With cannabis now fully legal in 11 US states and a general election scheduled for 2020, many have speculated on what the next year will bring for the industry. Of those 11 states, the largest by far is California. With a population roughly the size of Canada and a long history with the plant, California is the largest cannabis market in the world. Earlier projections in 2019 showed industry sales for cannabis in California to be sitting at a whopping $3.1 billion. Some estimates even showed that the Califonia cannabis market may be worth more than the GDP of some countries.
While it may be the largest, it’s also one of the most complicated. A heavy regulatory environment combined with a black market that just won’t die has left the legal industry frustrated. It has also created a whole host of issues and scandals for the Golden State.
2020 is already shaping up to be a critical year for cannabis. Here are a few things you should watch for if you’re keeping track of California.
The State Of Cannabis in California
With widespread layoffs plaguing the sector, 2019 was a rough year for the legal cannabis industry in California.
The state also has one of the largest illegal cannabis markets. Snuffing it out has proven to be significantly more difficult than anyone expected. The illicit cannabis trade has been utterly persistent in the state since it went fully legal in 2016.
To put it in perspective, in 2019 authorities announced that they had seized $1.5 billion worth of illicit pot.

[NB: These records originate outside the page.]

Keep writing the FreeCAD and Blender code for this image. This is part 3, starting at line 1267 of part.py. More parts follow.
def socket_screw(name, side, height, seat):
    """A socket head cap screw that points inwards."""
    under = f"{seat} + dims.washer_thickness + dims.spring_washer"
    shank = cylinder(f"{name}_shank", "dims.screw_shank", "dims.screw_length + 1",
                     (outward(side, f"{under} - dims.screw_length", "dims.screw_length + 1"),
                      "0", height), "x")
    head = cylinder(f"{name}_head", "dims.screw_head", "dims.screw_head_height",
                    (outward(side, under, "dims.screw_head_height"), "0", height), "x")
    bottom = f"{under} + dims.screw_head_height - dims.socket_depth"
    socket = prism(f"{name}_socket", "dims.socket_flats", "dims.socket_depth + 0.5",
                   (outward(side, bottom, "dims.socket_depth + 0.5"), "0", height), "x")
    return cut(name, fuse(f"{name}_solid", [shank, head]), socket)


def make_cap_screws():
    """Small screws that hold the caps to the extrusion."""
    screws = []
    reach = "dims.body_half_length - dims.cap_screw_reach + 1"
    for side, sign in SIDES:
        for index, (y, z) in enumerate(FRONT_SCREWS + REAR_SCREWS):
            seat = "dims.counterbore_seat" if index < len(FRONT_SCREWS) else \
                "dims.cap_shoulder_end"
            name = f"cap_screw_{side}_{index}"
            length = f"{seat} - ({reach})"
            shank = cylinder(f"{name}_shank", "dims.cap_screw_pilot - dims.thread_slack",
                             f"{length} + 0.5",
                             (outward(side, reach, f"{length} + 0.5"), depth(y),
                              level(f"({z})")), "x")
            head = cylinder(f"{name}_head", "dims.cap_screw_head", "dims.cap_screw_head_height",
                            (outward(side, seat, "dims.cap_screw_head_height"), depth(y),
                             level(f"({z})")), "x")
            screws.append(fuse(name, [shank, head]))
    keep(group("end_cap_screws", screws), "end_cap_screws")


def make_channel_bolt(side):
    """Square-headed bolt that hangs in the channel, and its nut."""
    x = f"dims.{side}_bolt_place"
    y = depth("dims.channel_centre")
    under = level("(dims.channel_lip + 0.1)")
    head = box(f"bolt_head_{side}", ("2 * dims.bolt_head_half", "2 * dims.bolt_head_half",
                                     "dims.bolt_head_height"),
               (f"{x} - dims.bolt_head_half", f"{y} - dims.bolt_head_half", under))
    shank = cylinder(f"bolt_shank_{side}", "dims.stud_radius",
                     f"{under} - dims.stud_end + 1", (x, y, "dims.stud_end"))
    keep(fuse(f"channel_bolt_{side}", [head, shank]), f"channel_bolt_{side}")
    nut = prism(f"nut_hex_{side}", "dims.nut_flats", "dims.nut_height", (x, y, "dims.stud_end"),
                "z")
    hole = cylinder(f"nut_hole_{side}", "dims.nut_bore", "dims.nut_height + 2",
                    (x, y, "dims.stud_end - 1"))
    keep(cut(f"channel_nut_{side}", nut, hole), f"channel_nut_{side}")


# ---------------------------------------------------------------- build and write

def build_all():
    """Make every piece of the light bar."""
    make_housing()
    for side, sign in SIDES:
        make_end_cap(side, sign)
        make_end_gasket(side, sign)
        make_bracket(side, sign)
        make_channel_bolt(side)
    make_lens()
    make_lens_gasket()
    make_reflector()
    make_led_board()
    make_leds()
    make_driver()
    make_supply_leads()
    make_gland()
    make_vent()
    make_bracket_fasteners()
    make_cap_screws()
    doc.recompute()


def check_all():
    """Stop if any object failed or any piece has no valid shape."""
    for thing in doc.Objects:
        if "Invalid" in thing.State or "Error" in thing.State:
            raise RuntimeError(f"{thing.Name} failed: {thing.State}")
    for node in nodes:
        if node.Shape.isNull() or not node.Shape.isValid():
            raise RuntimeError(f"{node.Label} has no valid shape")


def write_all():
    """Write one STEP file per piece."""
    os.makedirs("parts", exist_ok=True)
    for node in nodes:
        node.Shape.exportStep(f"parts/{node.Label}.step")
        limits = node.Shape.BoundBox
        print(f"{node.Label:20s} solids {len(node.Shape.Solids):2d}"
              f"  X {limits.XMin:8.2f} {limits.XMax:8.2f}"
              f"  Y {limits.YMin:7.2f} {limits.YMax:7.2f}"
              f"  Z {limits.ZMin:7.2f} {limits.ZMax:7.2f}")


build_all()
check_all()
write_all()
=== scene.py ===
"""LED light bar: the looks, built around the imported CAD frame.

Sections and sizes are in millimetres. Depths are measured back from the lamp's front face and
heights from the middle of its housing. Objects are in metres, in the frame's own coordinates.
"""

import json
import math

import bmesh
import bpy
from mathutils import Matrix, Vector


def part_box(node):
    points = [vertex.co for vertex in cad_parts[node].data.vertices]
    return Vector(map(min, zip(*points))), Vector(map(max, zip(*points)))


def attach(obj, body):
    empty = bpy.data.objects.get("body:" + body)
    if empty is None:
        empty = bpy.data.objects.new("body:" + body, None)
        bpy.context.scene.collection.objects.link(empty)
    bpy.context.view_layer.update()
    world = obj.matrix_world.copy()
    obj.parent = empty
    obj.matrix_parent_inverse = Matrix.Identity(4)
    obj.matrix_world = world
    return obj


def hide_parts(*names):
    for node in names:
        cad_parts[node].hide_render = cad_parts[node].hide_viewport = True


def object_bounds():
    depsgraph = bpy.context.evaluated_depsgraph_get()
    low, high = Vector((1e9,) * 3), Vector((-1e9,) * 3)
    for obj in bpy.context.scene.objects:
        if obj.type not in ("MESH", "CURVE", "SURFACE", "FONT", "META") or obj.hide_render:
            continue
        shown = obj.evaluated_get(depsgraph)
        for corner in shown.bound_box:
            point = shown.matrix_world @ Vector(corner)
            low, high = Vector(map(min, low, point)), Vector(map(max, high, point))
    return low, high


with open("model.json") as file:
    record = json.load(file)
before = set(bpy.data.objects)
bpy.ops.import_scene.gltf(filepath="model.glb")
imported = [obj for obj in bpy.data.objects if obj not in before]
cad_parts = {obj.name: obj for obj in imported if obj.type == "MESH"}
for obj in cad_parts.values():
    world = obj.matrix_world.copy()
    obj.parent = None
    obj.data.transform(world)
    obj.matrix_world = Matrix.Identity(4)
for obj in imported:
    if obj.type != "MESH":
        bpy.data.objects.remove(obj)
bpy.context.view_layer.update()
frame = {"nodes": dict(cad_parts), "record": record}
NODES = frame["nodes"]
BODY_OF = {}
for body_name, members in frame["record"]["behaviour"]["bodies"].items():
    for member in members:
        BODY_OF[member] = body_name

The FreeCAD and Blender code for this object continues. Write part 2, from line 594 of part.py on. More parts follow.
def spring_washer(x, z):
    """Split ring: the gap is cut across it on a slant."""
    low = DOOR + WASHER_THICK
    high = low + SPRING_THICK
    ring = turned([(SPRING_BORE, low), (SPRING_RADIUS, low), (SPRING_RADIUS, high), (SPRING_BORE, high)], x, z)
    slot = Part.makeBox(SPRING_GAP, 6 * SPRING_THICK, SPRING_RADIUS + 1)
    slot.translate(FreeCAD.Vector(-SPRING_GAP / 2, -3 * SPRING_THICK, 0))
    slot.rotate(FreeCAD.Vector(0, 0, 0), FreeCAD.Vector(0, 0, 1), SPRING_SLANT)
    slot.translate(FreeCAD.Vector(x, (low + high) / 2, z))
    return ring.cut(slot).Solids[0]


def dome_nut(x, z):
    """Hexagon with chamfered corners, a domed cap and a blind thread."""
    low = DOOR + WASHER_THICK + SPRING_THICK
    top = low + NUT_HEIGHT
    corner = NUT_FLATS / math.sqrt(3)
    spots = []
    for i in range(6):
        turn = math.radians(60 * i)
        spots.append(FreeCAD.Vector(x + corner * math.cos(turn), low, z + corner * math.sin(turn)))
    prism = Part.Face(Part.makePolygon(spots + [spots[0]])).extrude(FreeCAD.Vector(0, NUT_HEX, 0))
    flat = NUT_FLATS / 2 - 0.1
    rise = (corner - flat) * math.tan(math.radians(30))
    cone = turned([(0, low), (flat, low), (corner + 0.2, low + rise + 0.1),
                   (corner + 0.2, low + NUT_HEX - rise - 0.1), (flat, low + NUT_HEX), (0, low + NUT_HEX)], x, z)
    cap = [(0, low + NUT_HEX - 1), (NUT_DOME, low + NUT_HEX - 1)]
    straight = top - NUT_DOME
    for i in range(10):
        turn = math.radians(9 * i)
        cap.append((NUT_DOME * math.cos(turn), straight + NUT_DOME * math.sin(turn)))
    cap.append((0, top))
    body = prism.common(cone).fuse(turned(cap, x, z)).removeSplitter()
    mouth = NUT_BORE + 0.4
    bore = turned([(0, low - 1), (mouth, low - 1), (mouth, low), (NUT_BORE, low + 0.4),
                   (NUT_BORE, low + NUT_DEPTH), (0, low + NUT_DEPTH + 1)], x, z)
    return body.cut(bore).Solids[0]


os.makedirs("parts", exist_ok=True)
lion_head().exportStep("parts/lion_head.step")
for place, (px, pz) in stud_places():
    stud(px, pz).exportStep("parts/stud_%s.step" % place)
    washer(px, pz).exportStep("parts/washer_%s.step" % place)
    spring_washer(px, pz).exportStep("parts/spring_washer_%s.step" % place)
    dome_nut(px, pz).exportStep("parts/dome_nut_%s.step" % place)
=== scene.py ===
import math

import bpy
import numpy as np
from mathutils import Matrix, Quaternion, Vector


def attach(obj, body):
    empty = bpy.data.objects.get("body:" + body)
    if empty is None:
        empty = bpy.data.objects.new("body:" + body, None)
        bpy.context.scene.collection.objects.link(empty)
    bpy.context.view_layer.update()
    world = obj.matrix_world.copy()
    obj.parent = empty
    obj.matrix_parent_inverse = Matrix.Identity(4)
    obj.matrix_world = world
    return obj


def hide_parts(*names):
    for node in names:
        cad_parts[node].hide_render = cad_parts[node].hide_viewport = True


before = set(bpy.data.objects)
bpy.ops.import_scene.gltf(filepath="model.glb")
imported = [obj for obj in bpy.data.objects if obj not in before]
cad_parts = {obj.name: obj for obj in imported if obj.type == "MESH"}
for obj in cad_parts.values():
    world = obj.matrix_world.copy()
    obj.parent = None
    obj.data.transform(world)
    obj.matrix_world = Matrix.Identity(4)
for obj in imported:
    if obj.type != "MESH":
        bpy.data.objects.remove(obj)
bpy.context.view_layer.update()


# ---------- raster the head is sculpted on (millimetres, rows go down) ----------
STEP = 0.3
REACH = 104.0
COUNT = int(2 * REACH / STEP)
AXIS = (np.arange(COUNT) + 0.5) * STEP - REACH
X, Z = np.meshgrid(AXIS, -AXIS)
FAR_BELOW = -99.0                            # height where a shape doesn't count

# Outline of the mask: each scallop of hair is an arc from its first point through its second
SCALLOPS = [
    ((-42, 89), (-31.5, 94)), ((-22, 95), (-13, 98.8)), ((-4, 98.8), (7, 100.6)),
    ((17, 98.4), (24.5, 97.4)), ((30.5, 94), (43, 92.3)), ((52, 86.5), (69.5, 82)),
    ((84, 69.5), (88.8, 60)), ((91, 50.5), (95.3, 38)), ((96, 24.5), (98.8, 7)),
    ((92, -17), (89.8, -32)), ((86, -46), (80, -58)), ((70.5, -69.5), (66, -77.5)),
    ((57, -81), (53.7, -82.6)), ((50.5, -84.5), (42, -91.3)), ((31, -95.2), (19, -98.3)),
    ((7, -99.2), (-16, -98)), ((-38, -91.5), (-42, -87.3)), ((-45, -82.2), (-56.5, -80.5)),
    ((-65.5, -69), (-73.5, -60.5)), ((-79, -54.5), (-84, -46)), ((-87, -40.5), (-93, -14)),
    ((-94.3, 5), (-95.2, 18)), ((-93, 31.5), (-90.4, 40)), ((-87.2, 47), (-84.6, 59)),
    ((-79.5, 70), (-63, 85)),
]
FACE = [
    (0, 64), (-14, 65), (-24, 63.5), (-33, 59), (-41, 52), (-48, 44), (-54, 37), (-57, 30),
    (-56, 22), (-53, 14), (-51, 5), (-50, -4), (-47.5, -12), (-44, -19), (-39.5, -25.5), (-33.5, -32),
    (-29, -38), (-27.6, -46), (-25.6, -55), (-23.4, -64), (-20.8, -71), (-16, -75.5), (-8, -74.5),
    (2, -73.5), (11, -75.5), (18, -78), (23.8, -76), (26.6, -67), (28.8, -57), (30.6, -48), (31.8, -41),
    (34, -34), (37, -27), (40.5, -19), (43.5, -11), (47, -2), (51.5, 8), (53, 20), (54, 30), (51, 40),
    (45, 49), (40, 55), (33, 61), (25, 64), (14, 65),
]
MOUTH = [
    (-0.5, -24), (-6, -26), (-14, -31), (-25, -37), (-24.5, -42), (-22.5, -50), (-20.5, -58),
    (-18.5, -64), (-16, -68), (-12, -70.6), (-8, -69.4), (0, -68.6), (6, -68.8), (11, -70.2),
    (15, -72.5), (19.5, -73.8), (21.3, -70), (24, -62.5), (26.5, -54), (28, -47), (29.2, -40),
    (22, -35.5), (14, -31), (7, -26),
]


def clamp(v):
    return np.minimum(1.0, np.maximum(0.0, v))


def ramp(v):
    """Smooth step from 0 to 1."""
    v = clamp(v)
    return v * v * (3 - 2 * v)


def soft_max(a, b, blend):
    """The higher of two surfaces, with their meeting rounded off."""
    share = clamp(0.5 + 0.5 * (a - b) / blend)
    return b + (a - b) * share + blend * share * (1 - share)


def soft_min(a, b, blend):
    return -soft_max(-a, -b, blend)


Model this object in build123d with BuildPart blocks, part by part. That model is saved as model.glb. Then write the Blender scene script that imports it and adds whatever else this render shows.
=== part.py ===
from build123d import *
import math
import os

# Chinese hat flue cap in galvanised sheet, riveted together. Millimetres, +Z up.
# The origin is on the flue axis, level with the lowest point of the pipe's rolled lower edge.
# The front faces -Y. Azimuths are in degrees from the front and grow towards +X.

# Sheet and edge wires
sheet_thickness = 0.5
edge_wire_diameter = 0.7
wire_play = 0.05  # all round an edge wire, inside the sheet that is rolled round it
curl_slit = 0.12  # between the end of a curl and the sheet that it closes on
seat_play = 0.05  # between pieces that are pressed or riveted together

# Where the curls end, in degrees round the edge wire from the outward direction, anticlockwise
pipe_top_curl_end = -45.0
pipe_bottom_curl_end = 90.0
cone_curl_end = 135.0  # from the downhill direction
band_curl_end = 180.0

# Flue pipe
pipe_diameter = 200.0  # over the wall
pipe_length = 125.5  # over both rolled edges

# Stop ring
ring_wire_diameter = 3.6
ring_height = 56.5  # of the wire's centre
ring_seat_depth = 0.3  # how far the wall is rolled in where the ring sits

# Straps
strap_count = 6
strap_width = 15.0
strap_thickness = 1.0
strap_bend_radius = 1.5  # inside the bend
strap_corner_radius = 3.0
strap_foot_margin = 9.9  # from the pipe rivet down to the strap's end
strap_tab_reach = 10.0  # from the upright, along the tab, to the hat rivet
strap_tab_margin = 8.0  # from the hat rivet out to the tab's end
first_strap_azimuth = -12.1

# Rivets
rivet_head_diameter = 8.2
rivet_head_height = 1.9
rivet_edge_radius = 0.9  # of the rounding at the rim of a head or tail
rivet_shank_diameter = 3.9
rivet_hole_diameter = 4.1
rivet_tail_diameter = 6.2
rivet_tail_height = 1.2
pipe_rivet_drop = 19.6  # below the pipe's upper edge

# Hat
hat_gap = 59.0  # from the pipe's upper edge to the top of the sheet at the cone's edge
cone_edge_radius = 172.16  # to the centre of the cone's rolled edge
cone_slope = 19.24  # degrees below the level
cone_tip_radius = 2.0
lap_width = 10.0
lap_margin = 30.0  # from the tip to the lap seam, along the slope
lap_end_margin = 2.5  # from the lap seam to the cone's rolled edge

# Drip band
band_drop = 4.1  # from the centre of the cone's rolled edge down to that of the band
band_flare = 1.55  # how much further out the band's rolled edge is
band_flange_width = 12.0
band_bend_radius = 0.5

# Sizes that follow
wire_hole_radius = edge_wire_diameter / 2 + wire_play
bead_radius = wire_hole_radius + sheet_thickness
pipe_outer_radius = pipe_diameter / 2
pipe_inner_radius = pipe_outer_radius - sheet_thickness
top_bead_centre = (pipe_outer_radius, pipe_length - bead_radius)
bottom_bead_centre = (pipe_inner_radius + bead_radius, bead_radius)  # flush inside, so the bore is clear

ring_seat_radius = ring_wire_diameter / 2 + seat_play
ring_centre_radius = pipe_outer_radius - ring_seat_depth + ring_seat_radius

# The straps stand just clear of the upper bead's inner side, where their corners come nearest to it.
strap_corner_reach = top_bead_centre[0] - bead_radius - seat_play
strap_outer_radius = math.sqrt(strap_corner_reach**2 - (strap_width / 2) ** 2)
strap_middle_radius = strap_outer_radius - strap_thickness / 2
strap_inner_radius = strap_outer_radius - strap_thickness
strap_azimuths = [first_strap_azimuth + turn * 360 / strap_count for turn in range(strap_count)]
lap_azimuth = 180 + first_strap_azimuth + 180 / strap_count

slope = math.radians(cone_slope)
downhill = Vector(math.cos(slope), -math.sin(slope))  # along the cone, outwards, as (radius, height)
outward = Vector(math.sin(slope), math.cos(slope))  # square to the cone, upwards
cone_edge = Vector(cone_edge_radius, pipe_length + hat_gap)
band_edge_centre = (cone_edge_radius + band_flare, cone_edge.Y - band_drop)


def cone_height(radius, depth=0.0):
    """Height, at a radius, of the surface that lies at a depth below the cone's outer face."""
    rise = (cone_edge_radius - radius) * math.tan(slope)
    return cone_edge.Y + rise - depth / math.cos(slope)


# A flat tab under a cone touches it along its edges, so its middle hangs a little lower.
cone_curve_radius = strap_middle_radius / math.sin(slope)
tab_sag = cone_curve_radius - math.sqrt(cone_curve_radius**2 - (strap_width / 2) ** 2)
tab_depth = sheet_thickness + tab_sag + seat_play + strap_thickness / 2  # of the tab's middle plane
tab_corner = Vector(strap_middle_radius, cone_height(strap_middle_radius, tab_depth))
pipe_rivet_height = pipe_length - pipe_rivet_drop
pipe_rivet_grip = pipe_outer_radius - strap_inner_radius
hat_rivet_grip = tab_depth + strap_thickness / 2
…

By some estimates, sales in the black market industry may be three times greater than those in the legitimate one.
The battle between the nascent, legal cannabis industry and its underground counterpart continues into 2020.
The Tax Hike
By far one of the most negative changes that will effect cannabis companies over the next year are the new tax hikes that took effect on January 1st.
The California Department of Tax and Fee Administration announced in November that it would be hiking the mark-up rate for cannabis from 60% to 80% at the start of 2020. They also announced that they would be raising the cultivation tax rates to adjust for inflation.
The move represents a major blow to legal sellers. California already has the some of the highest tax rates for cannabis in the country, and the industry hasn’t been quiet about it. In a statement shortly after the announcement, the California Cannabis Industry Association blasted the move, saying that “the announcement by the California Department of Tax and Fee Administration to increase tax rates on the cannabis industry has left the membership of the California Cannabis Industry stunned and outraged”.
One of the major reasons that the black market still exists is the discrepancy between prices. Much of that is being driven by the heavy tax burden faced by legal operators. With the tax hike now in place, more tension between authorities and regulators in 2020 can be expected.
Cracking Down On Illegal Cannabis
The fact that the illegal operators have not only been able to thrive, but to do so blatantly has no doubt been a major source of embarrassment for California. Much of the blame can be pinned on the excessive rules, regulations and taxes placed on legal businesses. However, authorities have also been dropping the ball when it comes to enforcing the law.
The crackdown on illegal weed already began in 2019. Over the summer, law enforcement tripled the number of raids on unlicenced cannabis vendors. These operations resulted in the seizure of millions of dollars worth of illegal goods. 2019 was also the year that the industry, frustrated by the lack of enforcement from the government, helped back the financial audit that revealed just how the massive the black market truly is.
There’s a good chance that this will continue in 2020. The Bureau of Cannabis Control announced in November that they would start implementing more aggressive (and effective) tactics.
In addition to shutting down illegal shop operators, authorities will also be going after the landlords who rent their properties out to illegal businesses. The strategy has already been used successfully by authorities in San Diego. This has lead to a huge reduction in unlicenced cannabis stores in the city.
The Weedmaps Scandal
One of the biggest headaches by far for authorities in California has been Weedmaps. The online service that lists cannabis providers was caught up in a major scandal when it became apparent that the platform was listing both legal and illegal providers. This lumped underground shops in with legitimate businesses.
The platform is a huge thorn in the side of authorities, and an industry competing with less expensive, illegal weed. Unfortunately, they’ve been unsuccessful so far in their attempts to crackdown on the company.
The Bureau of Cannabis Control tried in 2018, sending them a cease and desist letter for violating California advertising law. In response, Weedmaps ignored the warning. They claimed protection under the same laws as platforms like Facebook and Twitter, in which the platform isn’t held liable for third party content. However, in August of last year, Weedmaps announced that they would put a stop to the practice on their own, with spokesperson Alex Clark saying that “Weedmaps always has and will continue to advocate for a flourishing, legal cannabis market, and taking action to address social equity is integral to making that a reality. Our announcement reinforces that commitment and outlines the program we are implementing to support minority entrepreneurs in the cannabis industry”.
As of this week, the company has pulled thousands of ads from illegal vendors off their platform. The cleanup, however, remains incomplete, and unlicensed businesses still have a “limited presence” on the site. If this continues, it’s expected that authorities in California will start to crackdown, making use of new legislation signed by Gavin Newsom last year to do so.
The situation further outlines the tension between the cannabis industry and the black market, and 2020 may very well be the year that this tension finally comes to a head.